▸ **INSTRUCTIONS TO FOLLOW**
Find every line in the records below that holds the word "None", and copy each one.

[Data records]
☆ ☆ ☆
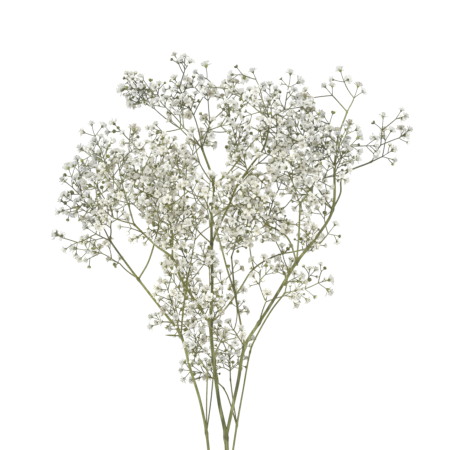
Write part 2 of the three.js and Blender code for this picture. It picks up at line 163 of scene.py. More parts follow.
def smoothed(tree, shape):
    shape = tree.add("GeometryNodeSetShadeSmooth", {"domain": "FACE"}, shape)
    rim = tree.add("GeometryNodeInputMeshEdgeAngle") > rimAngle
    return tree.add("GeometryNodeSetShadeSmooth", {"domain": "EDGE"}, shape, rim, False)


# The parts as one real mesh in the first material, with the second on what is marked for it.
def finished(tree, parts, first, second):
    whole = smoothed(tree, tree.add("GeometryNodeRealizeInstances", tree.join(parts)))
    whole = tree.add("GeometryNodeSetMaterial", whole, material=first)
    return tree.add("GeometryNodeSetMaterial", whole, tree.attribute("finish") > 0.5, second)


def placed(name, data):
    made = bpy.data.objects.new(name, data)
    scene.collection.objects.link(made)
    return made


# Runs a tree on an object and keeps the result as the object's own plain mesh.
def growPiece(name, plan, group, **settings):
    piece = placed(name, plan)
    modifier = piece.modifiers.new("grow", "NODES")
    modifier.node_group = group
    inputs = [item for item in group.interface.items_tree if item.in_out == "INPUT"]
    identifiers = {item.name: item.identifier for item in inputs}
    for key, value in settings.items():
        modifier[identifiers[spoken(key)]] = value
    bpy.context.view_layer.update()
    mesh = bpy.data.meshes.new_from_object(piece.evaluated_get(bpy.context.evaluated_depsgraph_get()))
    piece.modifiers.remove(modifier)
    piece.data = mesh
    mesh.name = name
    mesh.calc_loop_triangles()
    print(name, len(mesh.loop_triangles), "triangles")
    return piece


# How the stem grows, in millimetres: the same plan, rule and draws as its solid source.

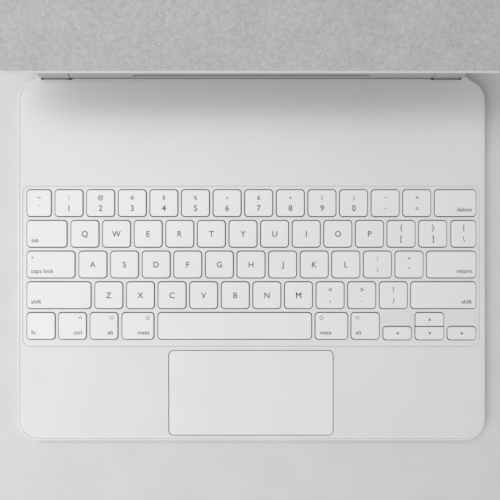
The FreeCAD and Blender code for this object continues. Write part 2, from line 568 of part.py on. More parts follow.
skin_wrap = wrap("FlapSkinWrap", "spine_mid", "spine_outer", dim("spine_half"))
keep(place(fuse("FlapSkin", [skin_flat, skin_wrap]), FLAP_PLACE), "flap_skin")
lining_flat = flap_sheet("FlapLining", "Dims.flap_low", "Dims.flap_core_low", 1.4, YH - 5.2, FLAP_FRONT)
keep(place(lining_flat, FLAP_PLACE), "flap_lining")

# ---- fold pin
pin = cylinder_x("FoldPinRod", "Dims.pin_radius", "Dims.fold_span + 2", "-Dims.fold_span / 2 - 1",
                 "Dims.hinge_y - Dims.flap_length", "Dims.fold_z")
keep(place(group("FoldPin", [pin]), open_placement(PIN_SHUT, PIN_OPEN, SWING)), "fold_pin")

# ---- panel: rimmed skin tray, core, lining; thick in front of the fold, thin behind it
Y_FREE = YP - dim("panel_rise")
Y_LOW = YP + dim("panel_drop")
Y_MID = (Y_FREE + Y_LOW) / 2.0
LONG = Y_LOW - Y_FREE


def panel_slab(name, inset, low, high, radius_cut=0.0):
    return round_box(name, "Dims.deck_width - 2 * %g" % inset, "Dims.panel_rise + Dims.panel_drop - 2 * %g" % inset,
                     "(%s) - (%s)" % (high, low), "0", "%.4f" % Y_MID, low, dim("panel_corner") - inset)


def behind_fold(name, low, width=300.0):
    """Block that trims everything behind the fold groove's front wall above the given height."""
    front = YP - dim("fold_groove")
    return box(name, (width, Y_LOW + 20.0 - front, 10.0), (0, (front + Y_LOW + 20.0) / 2.0), low)


W = dim("panel_wall")
cam_x = dim("camera_x")
cam_y = Y_FREE + dim("camera_from_edge") + dim("camera_size") / 2.0
con_x, con_y = dim("contact_x"), YP - dim("contact_rise")


def camera_hole(name, grow=0.0):
    return round_box(name, "Dims.camera_size + 2 * %g" % grow, "Dims.camera_size + 2 * %g" % grow, "12", "Dims.camera_x",
                     "%.4f" % cam_y, "10", dim("camera_corner") + grow)


def contact_room(name, low, high, grow):
    return round_box(name, "Dims.contact_width + 2 * %g" % grow, "Dims.contact_depth + 2 * %g" % grow,
                     "%.4f" % (high - low), "Dims.contact_x", "%.4f" % con_y, "%.4f" % low,
                     dim("contact_depth") / 2.0 + grow - 0.05)


CORE_TOP = dim("flap_skin_low")
# skin: outer block, stepped behind the fold, hollowed for core and lining
skin_block = panel_slab("PanelSkinBlock", 0.0, "Dims.panel_low", "Dims.cover_top")
skin_eased = fillet("PanelSkinEased", skin_block, 0.45, lambda e: at_height(dim("panel_low"))(e) or at_height(dim("cover_top"))(e))
skin_room_front = panel_slab("PanelRoom", W, "Dims.panel_low - 1", "Dims.flap_skin_low")
skin_step = behind_fold("PanelSkinStep", dim("panel_step"))
groove = box("PanelSkinGroove", (300.0, 2 * dim("fold_groove"), 10.0), (0, YP), dim("panel_core_step"))
roof = behind_fold("PanelRoofBlock", dim("panel_core_step"))
room_low = cut("PanelRoomStepped", skin_room_front, roof)
skin_tools = fuse("PanelSkinTools", [room_low, skin_step, groove, camera_hole("CameraHoleSkin")])
keep(place(cut("PanelSkin", skin_eased, skin_tools), PANEL_PLACE), "panel_skin")

core_block = panel_slab("PanelCoreBlock", W, "Dims.panel_core_low", "Dims.flap_skin_low")
core_stepped = cut("PanelCoreStepped", core_block, behind_fold("PanelCoreStep", dim("panel_core_step")))
panel_knuckles = knuckle_row("PanelKnuckle", panel_segments, YP - dim("fold_groove") - 0.5, YP, dim("panel_step") + 0.1,
                             dim("flap_skin_low"))
core_solid = fuse("PanelCoreSolid", [core_stepped] + panel_knuckles)
MAG = [(sx * x, y, w, d) for sx in (-1, 1) for x, y, w, d in
       ((60.0, Y_FREE + 12.0, 60.0, 6.0), (124.0, Y_FREE + 79.0, 8.0, 40.0), (70.0, Y_LOW - 12.0, 60.0, 6.0),
        (62.0, YP - 40.0, 44.0, 6.0))]
mag_rooms = [box("MagnetRoom%d" % i, (w + 0.2, d + 0.2, 1.3), (x, y), 13.6) for i, (x, y, w, d) in enumerate(MAG)
             if dim("panel_core_step") > 14.0 and y < YP - 5] + \
            [box("MagnetRoomThin%d" % i, (w + 0.2, d + 0.2, 0.7), (x, y), 13.6) for i, (x, y, w, d) in enumerate(MAG) if y > YP]
core_tools = fuse("PanelCoreTools", mag_rooms + [
    camera_hole("CameraHoleCore", 0.8), contact_room("ContactRoomCore", 13.0, 15.4, 0.05),
    cylinder_x("PanelBore", "Dims.pin_radius + Dims.pin_play", "Dims.fold_span + 10", "-Dims.fold_span / 2 - 5",
               "Dims.hinge_y - Dims.flap_length", "Dims.fold_z")])
keep(place(cut("PanelCore", core_solid, core_tools), PANEL_PLACE), "panel_core")
lining_block = panel_slab("PanelLiningBlock", W + 0.1, "Dims.panel_low + 0.04", "Dims.panel_core_low")
lining_tools = fuse("PanelLiningTools", [camera_hole("CameraHoleLining", 0.8), contact_room("ContactRoomLining", 12.0, 15.0, 0.05)])
keep(place(cut("PanelLining", lining_block, lining_tools), PANEL_PLACE), "panel_lining")
magnets = [box("Magnet%d" % i, (w, d, 1.1 if y < YP else 0.5), (x, y), 13.72) for i, (x, y, w, d) in enumerate(MAG)]
keep(place(group("PanelMagnets", magnets), PANEL_PLACE), "panel_magnets")

# ---- contact block with three sprung pins
block = contact_room("ContactBlockSolid", 13.16, 15.36, 0.0)
pin_x = [con_x + k * dim("contact_pitch") for k in (-1, 0, 1)]
pin_rooms = fuse("ContactPinRooms", [cylinder_z("ContactPinRoom%d" % i, "Dims.contact_pin_radius + Dims.contact_play", "3",
                                                "%.4f" % x, "%.4f" % con_y, "11.9") for i, x in enumerate(pin_x)])
keep(place(cut("ContactBlock", block, pin_rooms), PANEL_PLACE), "contact_block")
pins = []
for i, x in enumerate(pin_x):
    c = cylinder_z("ContactPinRound%d" % i, "Dims.contact_pin_radius", "1.7", "%.4f" % x, "%.4f" % con_y, "12.85")
    pins.append(fillet("ContactPin%d" % i, c, 0.3, lambda e: isinstance(e.Curve, Part.Circle)
                       and abs(e.Vertexes[0].Point.z - 12.85) < 1e-6))
keep(place(group("ContactPins", pins), PANEL_PLACE), "contact_pins")

# ================================================================ keycaps as nodes
SINGLE = list("qwertyuiopasdfghjklzxcvbnm") + ["space", "return", "delete", "tab", "caps_lock", "shift_left", "shift_right"]
SYMBOLS = ["grave", "1", "2", "3", "4", "5", "6", "7", "8", "9", "0", "minus", "equals", "bracket_left",
           "bracket_right", "backslash", "semicolon", "quote", "comma", "period", "slash"]
MODIFIERS = ["function", "control", "option_left", "command_left", "command_right", "option_right"]
ARROW_KEYS = ["arrow_left", "arrow_down", "arrow_right", "arrow_up"]
for name in SINGLE:
    keep(caps[name], "key_" + name)
keep(group("SymbolKeys", [caps[n] for n in SYMBOLS]), "keys_numbers_symbols")
keep(group("ModifierKeys", [caps[n] for n in MODIFIERS]), "keys_modifiers")
keep(group("ArrowKeys", [caps[n] for n in ARROW_KEYS]), "keys_arrows")

# ================================================================ check and write
doc.recompute()
for obj in doc.Objects:
    if "Invalid" in obj.State or "Error" in obj.State:
        raise RuntimeError("failed object: %s %s" % (obj.Name, obj.State))
for label, obj in PARTS.items():
    if obj.Shape.isNull() or not obj.Shape.isValid() or not obj.Shape.Solids:
        raise RuntimeError("bad shape: " + label)
os.makedirs("parts", exist_ok=True)
for label, obj in PARTS.items():
    obj.Shape.exportStep("parts/%s.step" % label)
print("%d sub-parts, pin when open at Y %.3f Z %.3f" % (len(PARTS), PIN_OPEN.y, PIN_OPEN.z))
for label, obj in PARTS.items():
    bb = obj.Shape.BoundBox
    print("%-22s solids %2d vol %9.1f  x %7.1f..%6.1f y %7.1f..%6.1f z %6.2f..%6.2f"
          % (label, len(obj.Shape.Solids), obj.Shape.Volume, bb.XMin, bb.XMax, bb.YMin, bb.YMax, bb.ZMin, bb.ZMax))
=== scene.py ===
import bpy
import bmesh
import math
from mathutils import Matrix, Vector, geometry


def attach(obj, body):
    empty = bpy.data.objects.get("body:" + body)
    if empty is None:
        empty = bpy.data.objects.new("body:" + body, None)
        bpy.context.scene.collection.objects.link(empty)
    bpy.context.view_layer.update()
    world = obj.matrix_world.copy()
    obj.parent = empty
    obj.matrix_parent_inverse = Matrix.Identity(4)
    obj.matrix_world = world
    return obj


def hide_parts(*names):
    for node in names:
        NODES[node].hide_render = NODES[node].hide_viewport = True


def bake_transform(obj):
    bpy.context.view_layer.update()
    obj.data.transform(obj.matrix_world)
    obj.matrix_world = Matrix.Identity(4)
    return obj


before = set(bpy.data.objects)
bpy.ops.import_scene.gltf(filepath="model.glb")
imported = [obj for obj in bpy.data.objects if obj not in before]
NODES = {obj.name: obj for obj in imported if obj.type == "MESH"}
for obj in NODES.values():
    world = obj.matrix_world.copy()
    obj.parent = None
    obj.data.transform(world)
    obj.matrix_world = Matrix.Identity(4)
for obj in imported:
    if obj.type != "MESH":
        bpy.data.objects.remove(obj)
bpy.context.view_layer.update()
MM = 0.001

# ------------------------------------------------------------------ shared numbers (mm, the CAD frame)
YH, ZH = 114.5, 9.0
FLAP_LEN, FOLD_Z = 82.0, 16.4
SWING, TURN = -100.0, -126.5
YP, ZP = YH - FLAP_LEN, FOLD_Z


def rot_x(deg):
    return Matrix.Rotation(math.radians(deg), 4, "X")


def about(centre, deg):
    return Matrix.Translation(centre) @ rot_x(deg) @ Matrix.Translation(-Vector(centre))


HINGE = Vector((0, YH, ZH))
PIN_SHUT = Vector((0, YP, ZP))
FLAP_M = about(HINGE, SWING)
PIN_OPEN = FLAP_M @ PIN_SHUT
PANEL_M = Matrix.Translation(PIN_OPEN) @ rot_x(TURN) @ Matrix.Translation(-PIN_SHUT)
Y_FREE, Y_LOW = YP - 141.1, YP + 58.2


# ------------------------------------------------------------------ materials
def new_mat(name):
    m = bpy.data.materials.new(name)
    m.use_nodes = True
    nt = m.node_tree
    b = nt.nodes["Principled BSDF"]
    return m, nt, b


def coords(nt):
    return nt.nodes.new("ShaderNodeTexCoord").outputs["Object"]


def noise(nt, vec, scale, detail=2.0, rough=0.5, distortion=0.0):
    n = nt.nodes.new("ShaderNodeTexNoise")
    n.inputs["Scale"].default_value = scale
    n.inputs["Detail"].default_value = detail
    n.inputs["Roughness"].default_value = rough
    n.inputs["Distortion"].default_value = distortion
    nt.links.new(vec, n.inputs["Vector"])
    return n.outputs["Fac"]


def voronoi(nt, vec, scale, feature="F1"):
    n = nt.nodes.new("ShaderNodeTexVoronoi")
    n.feature = feature
    n.inputs["Scale"].default_value = scale
    nt.links.new(vec, n.inputs["Vector"])
    return n.outputs["Distance"]


def ramp(nt, fac, stops):
    r = nt.nodes.new("ShaderNodeValToRGB")
    els = r.color_ramp.elements
    while len(els) > 1:
        els.remove(els[-1])
    els[0].position, els[0].color = stops[0][0], (*stops[0][1], 1)
    for p, c in stops[1:]:
        e = els.new(p)
        e.color = (*c, 1)
    nt.links.new(fac, r.inputs["Fac"])
    return r.outputs["Color"]


def remap(nt, fac, lo, hi):
    n = nt.nodes.new("ShaderNodeMapRange")
    n.inputs["To Min"].default_value = lo
    n.inputs["To Max"].default_value = hi
    nt.links.new(fac, n.inputs["Value"])
    return n.outputs["Result"]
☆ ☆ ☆
▸ **EXERCISE RESPONSE**
    if empty is None:
        empty = bpy.data.objects.new("body:" + body, None)
    obj.parent = None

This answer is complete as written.